Maura, I wanted to mention if you're ever down here in authentic bluegrass country and you try out someone's fiddle and like it, the right thing to say is "At's a Hoss!" If you don't like it you say "Hmmm."

July 20, 2011 at 05:47 PM ·

How come we don't hear more about this guy: József Lendvay.  I just listened to the beginning of the Bruch violin concerto played by umpteen superstars - and I like this version the best.  ITs just the most commanding and convincing.


Besides, who could not love Beethoven playing the violin? :D

July 21, 2011 at 05:51 PM ·

 Billy Childs is definitely my favorite still classical musician who is still living. Even by genre he is a classical jazz musician. [oops]. He is my favorite for many reasons but one main reason because of composition of his violin concerto. 

July 22, 2011 at 01:47 PM ·

 I'm not going with violinists-too many 'favorites', but my two favorite pianists are 

Mitsuko Uchida for her elegance and subtle depth

Murry Perahia for his lyric qualities, his Bach, and his introspection

(imo both elegance and introspection are rare these days on piano).

July 22, 2011 at 04:32 PM ·

Yo Yo Ma, and Christopher Hogwood, based on live performances.  I haven't seen anyone that provides as much "entertainment" thru the expression of pleasure they derive from the music/performance, and/or interaction with the audience.

July 22, 2011 at 06:10 PM ·

Evelyn Glennie! This is a musician who I've gained such a huge appreciation for and draw a lot of inspiration from. She's deaf and she's an amazing musician!
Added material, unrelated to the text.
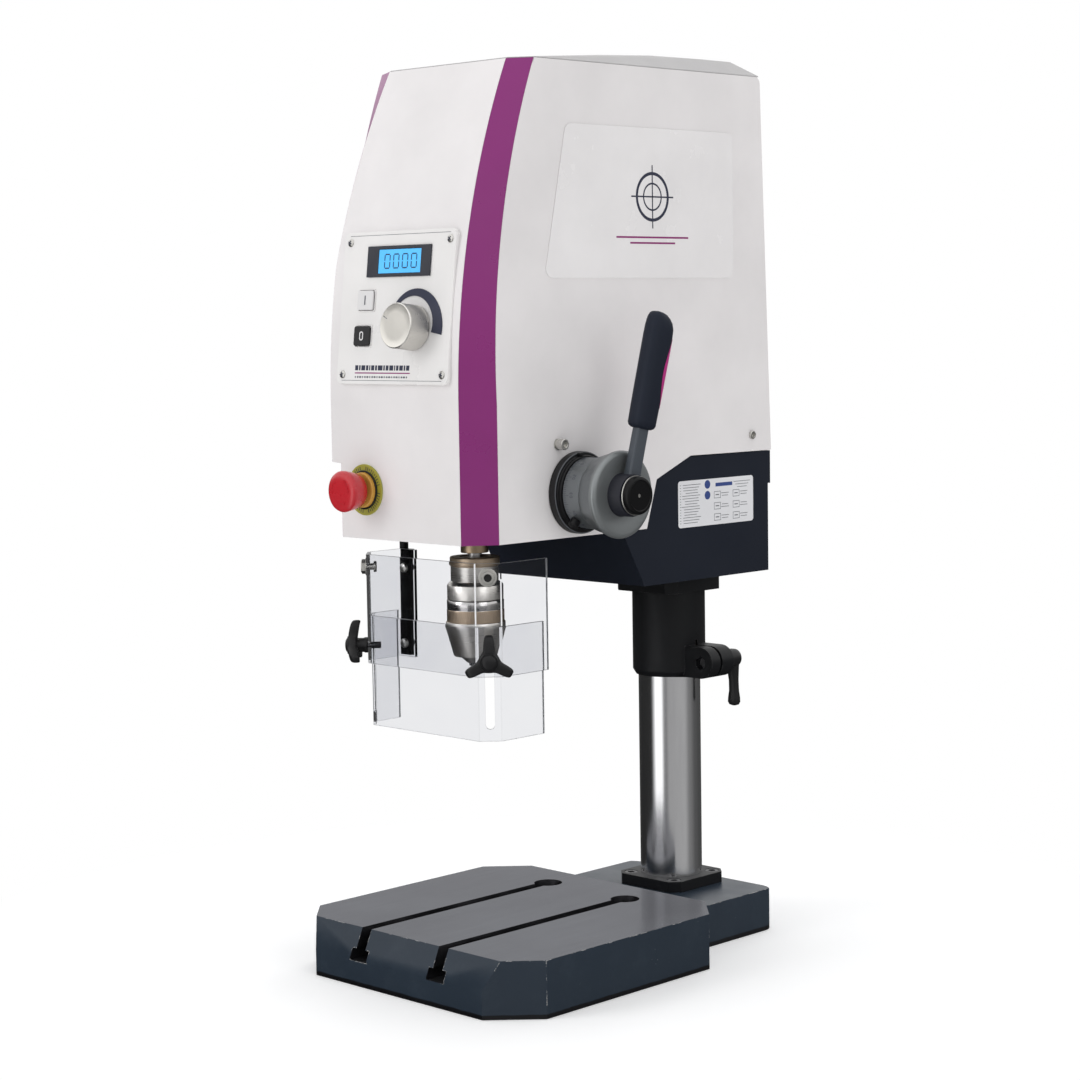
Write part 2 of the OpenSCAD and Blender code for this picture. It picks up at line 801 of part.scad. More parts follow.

I've been lucky to see her perform and as a musician who suffers from a chronic illness that greatly affects my dream of what my music life would be like at this point, she has given me a lot of inspiration to keep playing. Apart from that, she's just an incredible musician who has such musicality and technique. She is absolutely captivating to watch. I'm not sure that even an airhorn blown behind me could distract me from watching her play.